Yglesias’ refusal to do the reading is itself a statement about who matters and who should matter, about whose thoughts can be assimilated into the liberal order and whose can’t. It is in fact the same statement that Mills made—or, as pioneer of critical race theory Charles Mills drily observed, “European humanism usually meant that only Europeans were human.”
More, if we look at the obsessive reiteration of reverse colonialism, we can see that not only are Europeans the only humans, but that they are the only humans because they have subjugated non-Europeans, and, most terrifyingly, they may cease to be human if they should cease to subjugate and become the subjugated. This is why for Yglesias the fascists like Chris Rufo are ultimately of less concern than Black academics being targeted by Chris Rufo. The fascists are evil, sure, but they are not going to overturn established hierarchies. That is the task of those nefarious non-white strange, empty, but deadly and terrifying foxes. When white liberalism is threatened, it turns out, Yglesias is more concerned about protecting the whiteness than the liberalism.
This is in fact the central argument of critical race theorists like Mills. Mills argues that the liberal ideal is—not in theory, but in fact—a white liberal ideal, and that the whiteness is central to, not incidental to, the liberal tradition as it is actually practiced. “A lot of black thought, Mills points out, “has simply revolved around the insistent demand that whites live up to their own (ostensibly universalist) principles.”

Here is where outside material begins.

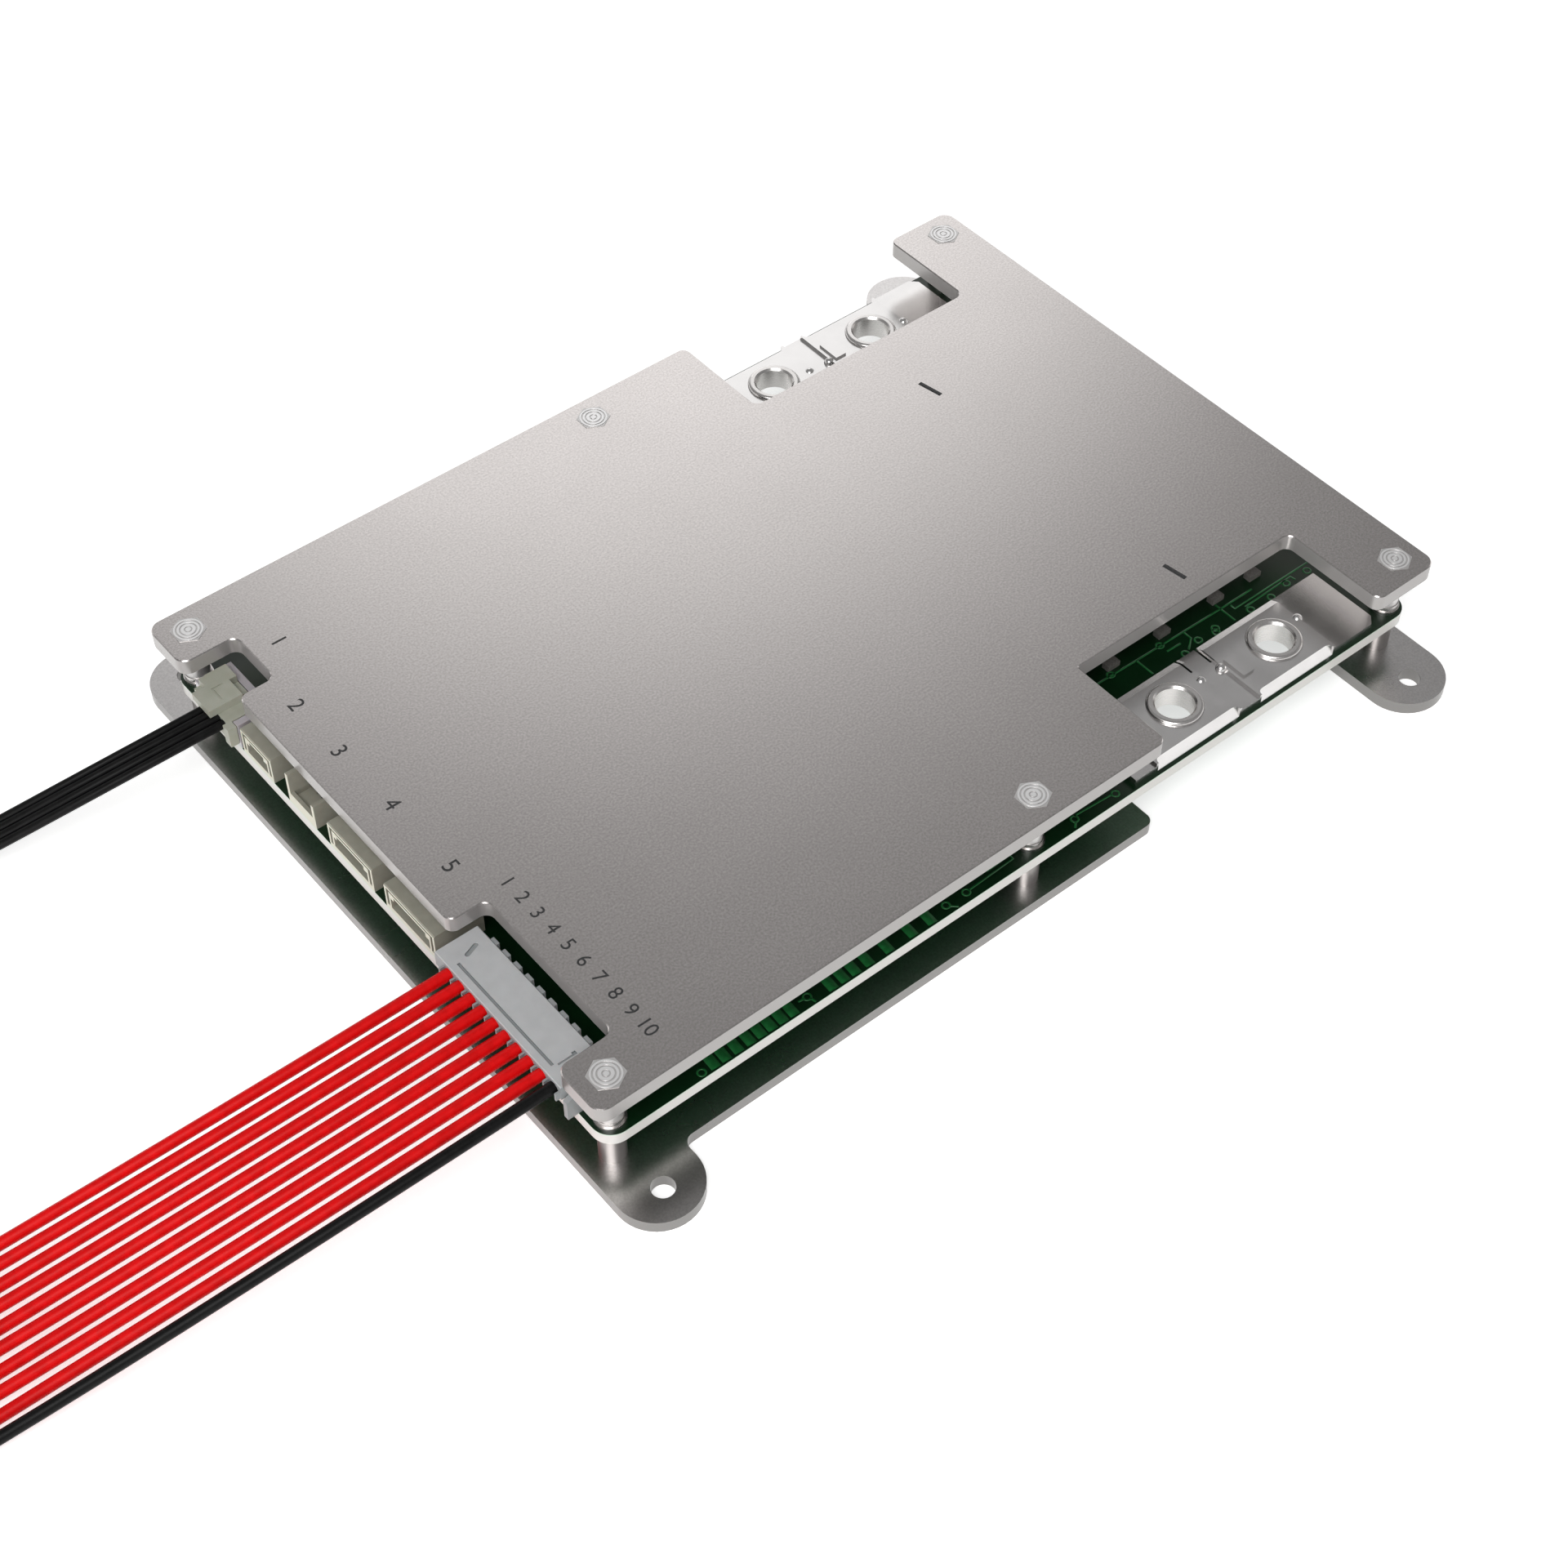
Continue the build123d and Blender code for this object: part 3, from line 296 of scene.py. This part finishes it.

If Yglesias wants to “defend” liberalism from that critique, the path forward does not start with sweeping dismissals of Black thinkers he has not read. Want to show that liberalism is a valuable bulwark against liberalism and fascism? Then it behooves you to try to abide by your own principles and act as if you believe that Black people and colonized people have intellectual traditions and ideas worth engaging with and building upon. Similarly you should avoid framing Black thinkers as dangerous duplicitous outsiders, whose presence in liberal spaces will lead to the the usual reverse colonial nightmare.